• [EXERCISE GOAL]:
Would you pull out every line of the material that contains the string "materials"?

┌─ RECORD EXTRACTS

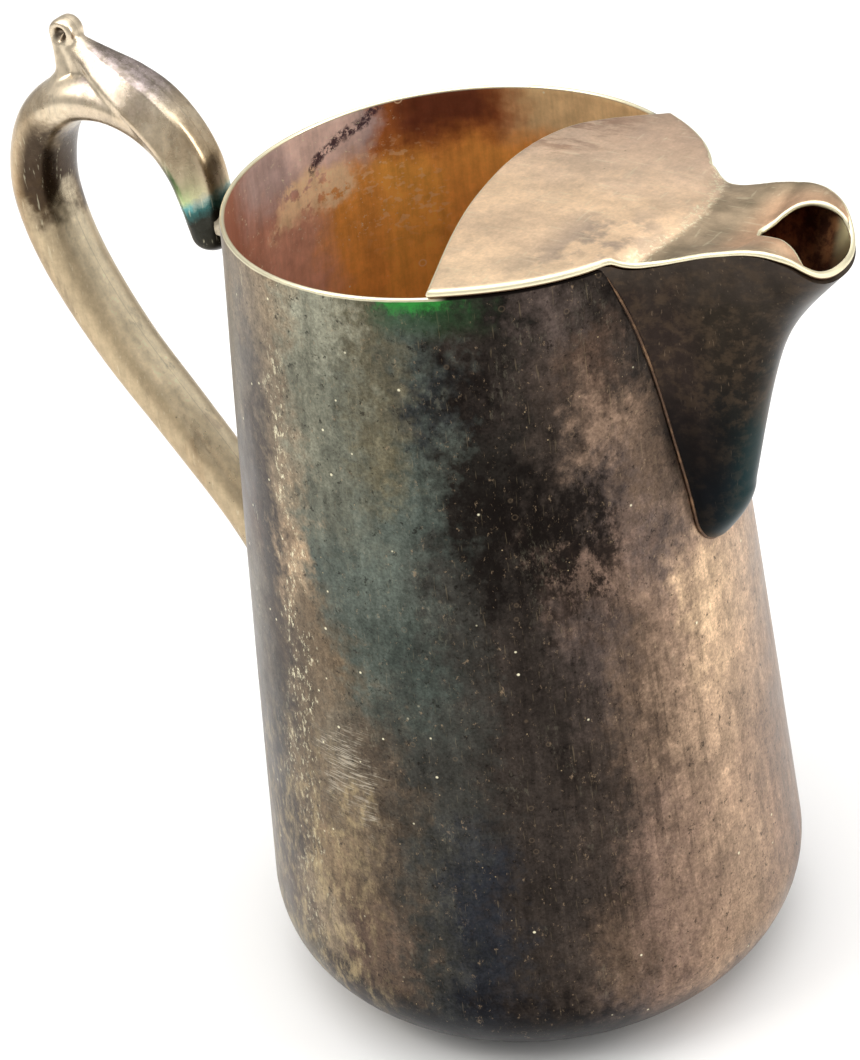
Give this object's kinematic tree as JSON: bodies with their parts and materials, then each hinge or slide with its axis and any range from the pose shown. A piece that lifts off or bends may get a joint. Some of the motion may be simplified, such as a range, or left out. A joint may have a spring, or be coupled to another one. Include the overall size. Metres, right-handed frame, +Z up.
{
  "type": "cream jug",
  "caption": "Tapered silver-plated cream jug with a flat half cover, a beak spout with a tear-shaped pouring hole and a scrolled loop handle.",
  "frame": {"origin": "centre of the flat underside that the jug stands on, on the body's axis", "axes": "+Z up along the body's axis, +X towards the spout, -X towards the handle; the mirror plane is y = 0"},
  "size_m": [0.1224, 0.0742, 0.1288],
  "materials": {
    "tarnished_plate": "satin silver plate, streaked with dark brown and blue-green tarnish, gilt inside",
    "dark_plate": "satin silver plate, nearly black with tarnish",
    "worn_plate": "satin silver plate, pinkish beige and finely scratched",
    "bright_plate": "polished silver plate with a pale gold tint"
  },
  "bodies": {
    "root": {"body_shell": "tarnished_plate", "base_disc": "tarnished_plate", "spout": "dark_plate", "half_cover": "worn_plate", "handle_left_half": "bright_plate", "handle_right_half": "bright_plate", "upper_boss": "bright_plate"}
  },
  "joints": []
}
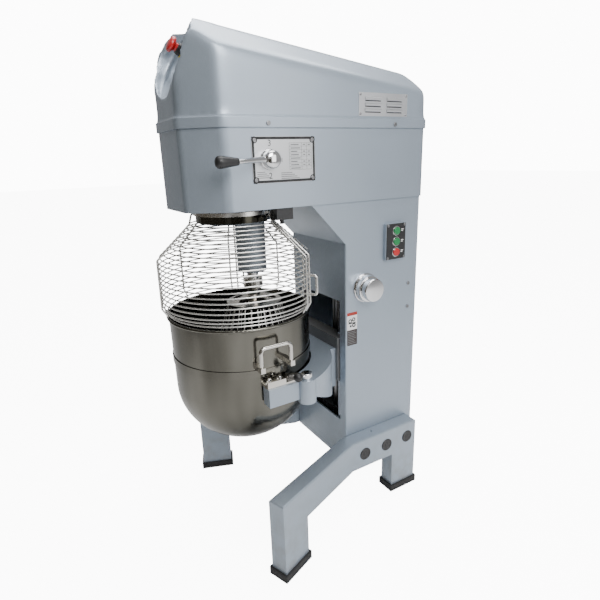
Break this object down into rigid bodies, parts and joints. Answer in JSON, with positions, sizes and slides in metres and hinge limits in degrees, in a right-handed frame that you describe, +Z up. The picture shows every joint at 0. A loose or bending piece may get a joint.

└─

• [RESPONSE]:
Give this object's kinematic tree as JSON: bodies with their parts and materials, then each hinge or slide with its axis and any range from the pose shown. A piece that lifts off or bends may get a joint. Some of the motion may be simplified, such as a range, or left out. A joint may have a spring, or be coupled to another one. Include the overall size. Metres, right-handed frame, +Z up.
  "materials": {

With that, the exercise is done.